TO DO - Reply with only the number of lines that contain the string "JSON".

SUPPLIED RECORDS -
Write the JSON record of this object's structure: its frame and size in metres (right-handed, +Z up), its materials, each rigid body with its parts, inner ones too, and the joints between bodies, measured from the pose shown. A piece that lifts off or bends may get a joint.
---
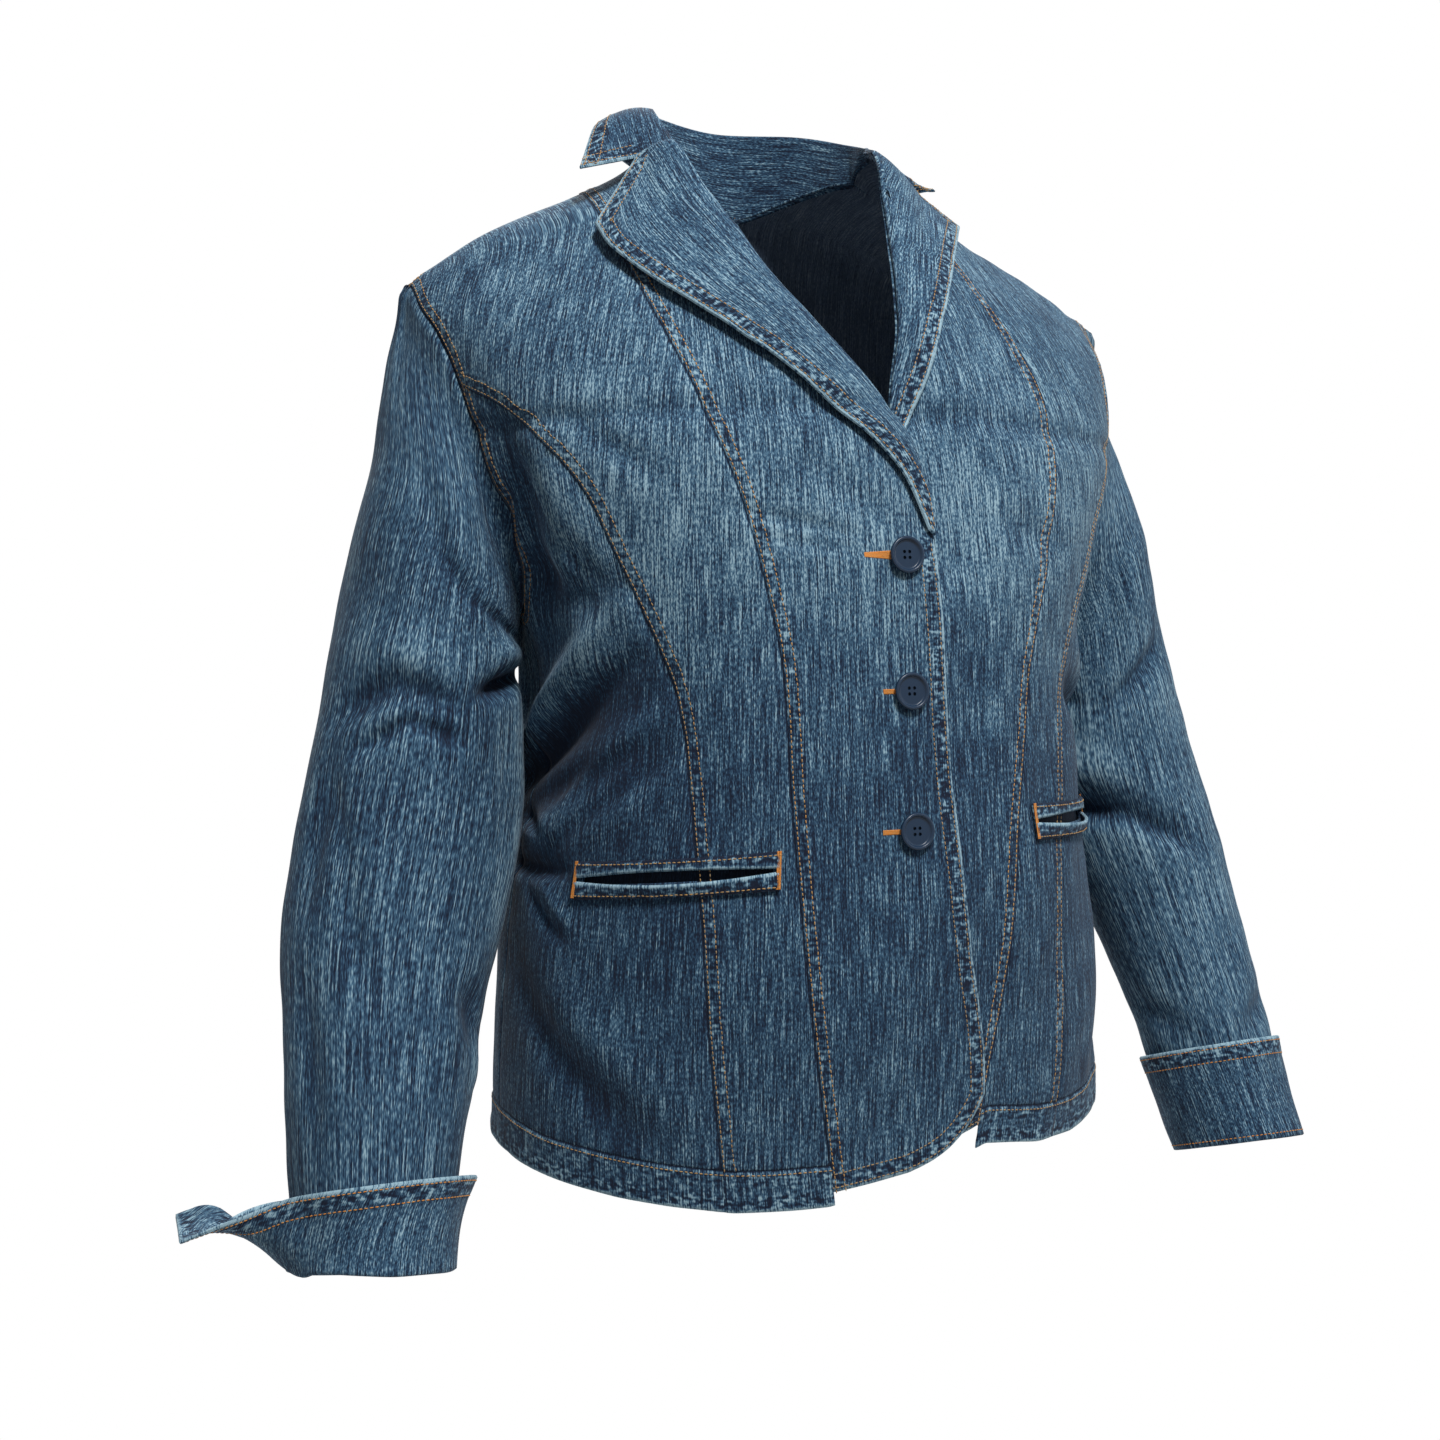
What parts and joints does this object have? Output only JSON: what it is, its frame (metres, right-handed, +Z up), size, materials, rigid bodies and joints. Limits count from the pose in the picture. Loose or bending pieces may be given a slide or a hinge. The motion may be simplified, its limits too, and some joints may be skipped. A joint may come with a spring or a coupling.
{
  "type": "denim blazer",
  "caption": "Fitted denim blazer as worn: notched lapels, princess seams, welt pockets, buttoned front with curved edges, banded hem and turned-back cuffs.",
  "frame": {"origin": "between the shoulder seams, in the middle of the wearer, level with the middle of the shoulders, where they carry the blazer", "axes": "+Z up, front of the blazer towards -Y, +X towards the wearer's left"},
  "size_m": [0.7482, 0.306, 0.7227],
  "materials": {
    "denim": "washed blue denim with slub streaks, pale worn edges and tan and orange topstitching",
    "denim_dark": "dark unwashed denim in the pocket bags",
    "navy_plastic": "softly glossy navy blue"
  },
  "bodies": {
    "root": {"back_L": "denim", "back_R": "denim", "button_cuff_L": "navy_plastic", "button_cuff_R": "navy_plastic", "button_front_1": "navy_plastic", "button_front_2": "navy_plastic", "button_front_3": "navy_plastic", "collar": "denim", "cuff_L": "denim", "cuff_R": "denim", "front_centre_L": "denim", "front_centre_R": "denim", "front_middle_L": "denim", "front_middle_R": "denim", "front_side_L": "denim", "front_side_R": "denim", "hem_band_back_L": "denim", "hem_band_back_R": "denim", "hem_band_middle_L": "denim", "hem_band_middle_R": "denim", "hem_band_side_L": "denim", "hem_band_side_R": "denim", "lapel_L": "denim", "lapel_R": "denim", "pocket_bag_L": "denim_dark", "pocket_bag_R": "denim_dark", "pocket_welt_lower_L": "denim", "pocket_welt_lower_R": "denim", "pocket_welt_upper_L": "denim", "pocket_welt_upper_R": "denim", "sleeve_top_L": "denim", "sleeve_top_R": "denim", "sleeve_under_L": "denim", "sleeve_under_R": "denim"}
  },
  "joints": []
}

ANSWER BELOW - 2